The Future of USDA Food Procurement Programs
The 2023 Farm Bill presents a valuable opportunity to optimize federal public food procurement programs. They currently prioritize lowest-bidder contracts, which puts social equity and sustainability considerations at a disadvantage. Integrating equity and sustainability as key criteria could promote climate-smart farming and advance climate-related goals.
The potential for public food procurement programs to help address climate concerns has inspired calls for change in order to leverage the purchasing power of federal institutions. A food procurement report compiled by Data for Progress, Friends of the Earth, the Center for Good Food Purchasing, and other agricultural groups suggests implementing true-cost procurement—an approach that considers how government purchases affect public health, local communities, worker rights, and farmers, while also disqualifying contracts with vendors that violate labor, environmental, and animal welfare laws.
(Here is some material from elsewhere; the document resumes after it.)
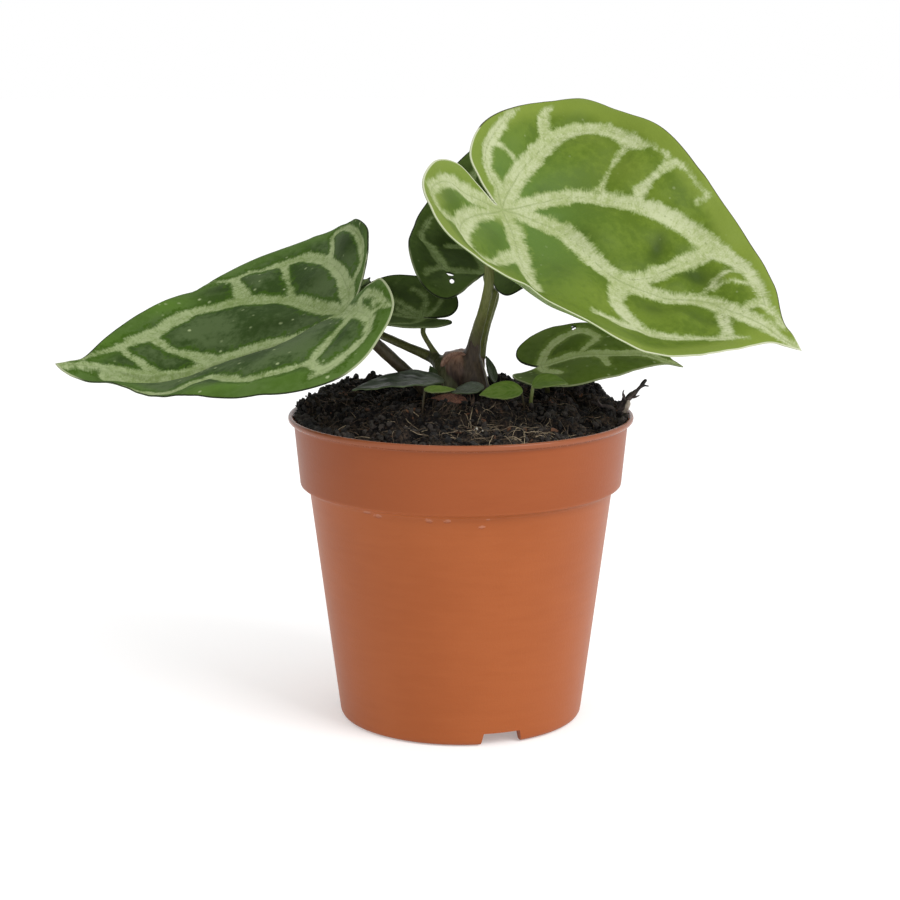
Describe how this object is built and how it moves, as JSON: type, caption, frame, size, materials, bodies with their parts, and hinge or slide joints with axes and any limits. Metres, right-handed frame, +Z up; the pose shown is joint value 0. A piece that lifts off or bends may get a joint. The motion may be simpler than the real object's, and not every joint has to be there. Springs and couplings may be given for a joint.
{
  "type": "potted anthurium",
  "caption": "Potted foliage anthurium with large heart-shaped pale-veined leaves on curved stalks, standing in a banded nursery pot filled with peat",
  "frame": {"origin": "centre of the flat boss under the pot, in the plane that the pot stands on", "axes": "+Z up along the pot's axis, +X to the right and -Y towards the viewer in the reference view; the longest extent, across the leaves, lies along X"},
  "size_m": [0.2534, 0.1373, 0.2136],
  "materials": {
    "pot": "satin terracotta-coloured moulded plastic",
    "soil": "dark crumbly fibrous peat",
    "crown": "smooth swollen plant base, pinkish brown",
    "bright_blade": "soft satin leaf, yellow-green with silvery veins",
    "dark_blade": "soft satin leaf, dark green with silvery veins",
    "stalk": "smooth olive to brown leaf stalk",
    "young_blade": "glossy young leaf",
    "bract": "papery reddish bract",
    "root": "dry brown root"
  },
  "bodies": {
    "root": {"pot": "pot", "soil": "soil", "crown": "crown", "blade_upper_right": "bright_blade", "blade_left": "dark_blade", "blade_back": "dark_blade", "blade_middle_left": "dark_blade", "blade_lower_right": "bright_blade", "blade_behind_left": "dark_blade", "stalk_upper_right": "stalk", "stalk_left": "stalk", "stalk_back": "stalk", "stalk_middle_left": "stalk", "stalk_lower_right": "stalk", "stalk_behind_left": "stalk", "young_leaf_left": "young_blade", "young_leaf_front_left": "young_blade", "young_leaf_front_grey": "young_blade", "young_leaf_front": "young_blade", "young_leaf_front_right": "young_blade", "young_leaf_crown_left": "young_blade", "young_leaf_crown_right": "young_blade", "bract_front": "bract", "root_at_rim": "root"}
  },
  "joints": []
}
The Data for Progress report suggests requiring all food vendors in procurement contracts to disclose their greenhouse gas emissions. Another policy recommendation proposes establishing an official preference to contract with companies and vendors that have demonstrated a commitment to inclusivity and emission reduction efforts. Overall, the report explains how reforming public food procurement programs can create a more regenerative food system that benefits workers, human health, and the environment.
Building on these suggestions, the Institute for Agriculture and Trade Policy (IATP) provided comments to the USDA on how to strengthen and secure agriculture and food supply chains. IATP stated that improvements in food procurement programs could help build resilience in the food system by establishing standards focused on local purchasing and the integration of health, equity, and sustainability measures. Similar statements on how procurement programs can be harnessed to transform the U.S. food system have been echoed by groups such as the National Association of State Departments of Agriculture (NASDA) and the National Sustainable Agriculture Coalition (NSAC). Both groups have urged that the 2023 Farm Bill include a variety of equity-based efforts so that other factors aside from cost are considered in USDA contracts. Additionally, NSAC supports using the 2023 Farm Bill to create a permanent fresh produce procurement program through USDA that emphasizes delivering nutritious, local food to nutrition-insecure populations.
The 2023 Farm Bill presents an opportunity to holistically address some of the unsustainable food practices in the United States, as well as issues of systemic inequality in the agricultural sector. Public procurement has been referred to as a source of “untapped potential,” with effects that can ripple throughout the food system nationwide and leave a lasting impact well beyond the recipients of the procurement programs.